§ Data
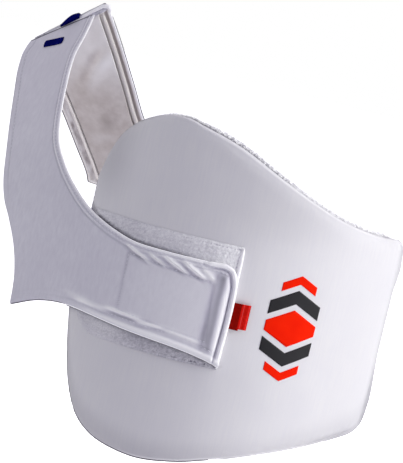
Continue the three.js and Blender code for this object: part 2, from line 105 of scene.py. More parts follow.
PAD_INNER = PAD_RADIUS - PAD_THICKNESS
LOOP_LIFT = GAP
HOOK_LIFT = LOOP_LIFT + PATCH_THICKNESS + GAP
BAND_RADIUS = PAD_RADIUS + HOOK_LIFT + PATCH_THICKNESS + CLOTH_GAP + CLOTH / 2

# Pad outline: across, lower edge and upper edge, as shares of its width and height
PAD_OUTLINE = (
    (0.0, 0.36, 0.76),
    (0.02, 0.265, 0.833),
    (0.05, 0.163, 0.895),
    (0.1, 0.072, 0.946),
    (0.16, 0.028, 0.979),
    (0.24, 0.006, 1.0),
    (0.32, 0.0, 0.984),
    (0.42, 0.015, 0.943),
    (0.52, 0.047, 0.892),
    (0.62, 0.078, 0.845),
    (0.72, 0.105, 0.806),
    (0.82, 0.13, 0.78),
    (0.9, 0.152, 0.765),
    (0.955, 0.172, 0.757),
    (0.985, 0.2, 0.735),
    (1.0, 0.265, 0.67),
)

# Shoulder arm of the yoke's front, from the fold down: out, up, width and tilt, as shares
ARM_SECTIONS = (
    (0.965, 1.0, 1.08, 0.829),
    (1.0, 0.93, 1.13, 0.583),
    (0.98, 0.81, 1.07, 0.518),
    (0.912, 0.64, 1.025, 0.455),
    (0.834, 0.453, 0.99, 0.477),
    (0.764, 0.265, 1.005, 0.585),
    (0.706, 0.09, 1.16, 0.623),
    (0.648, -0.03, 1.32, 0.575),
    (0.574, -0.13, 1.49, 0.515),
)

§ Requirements
Repeat the material from above exactly, word for word.

§ Solution
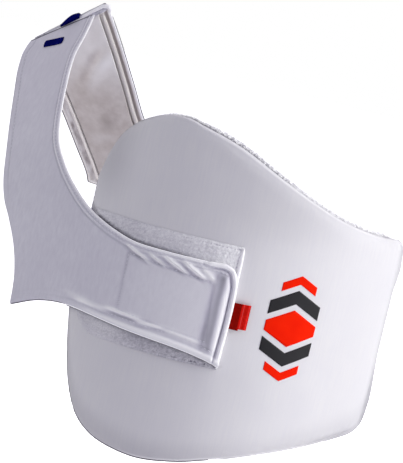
Continue the three.js and Blender code for this object: part 2, from line 105 of scene.py. More parts follow.
PAD_INNER = PAD_RADIUS - PAD_THICKNESS
LOOP_LIFT = GAP
HOOK_LIFT = LOOP_LIFT + PATCH_THICKNESS + GAP
BAND_RADIUS = PAD_RADIUS + HOOK_LIFT + PATCH_THICKNESS + CLOTH_GAP + CLOTH / 2

# Pad outline: across, lower edge and upper edge, as shares of its width and height
PAD_OUTLINE = (
    (0.0, 0.36, 0.76),
    (0.02, 0.265, 0.833),
    (0.05, 0.163, 0.895),
    (0.1, 0.072, 0.946),
    (0.16, 0.028, 0.979),
    (0.24, 0.006, 1.0),
    (0.32, 0.0, 0.984),
    (0.42, 0.015, 0.943),
    (0.52, 0.047, 0.892),
    (0.62, 0.078, 0.845),
    (0.72, 0.105, 0.806),
    (0.82, 0.13, 0.78),
    (0.9, 0.152, 0.765),
    (0.955, 0.172, 0.757),
    (0.985, 0.2, 0.735),
    (1.0, 0.265, 0.67),
)

# Shoulder arm of the yoke's front, from the fold down: out, up, width and tilt, as shares
ARM_SECTIONS = (
    (0.965, 1.0, 1.08, 0.829),
    (1.0, 0.93, 1.13, 0.583),
    (0.98, 0.81, 1.07, 0.518),
    (0.912, 0.64, 1.025, 0.455),
    (0.834, 0.453, 0.99, 0.477),
    (0.764, 0.265, 1.005, 0.585),
    (0.706, 0.09, 1.16, 0.623),
    (0.648, -0.03, 1.32, 0.575),
    (0.574, -0.13, 1.49, 0.515),
)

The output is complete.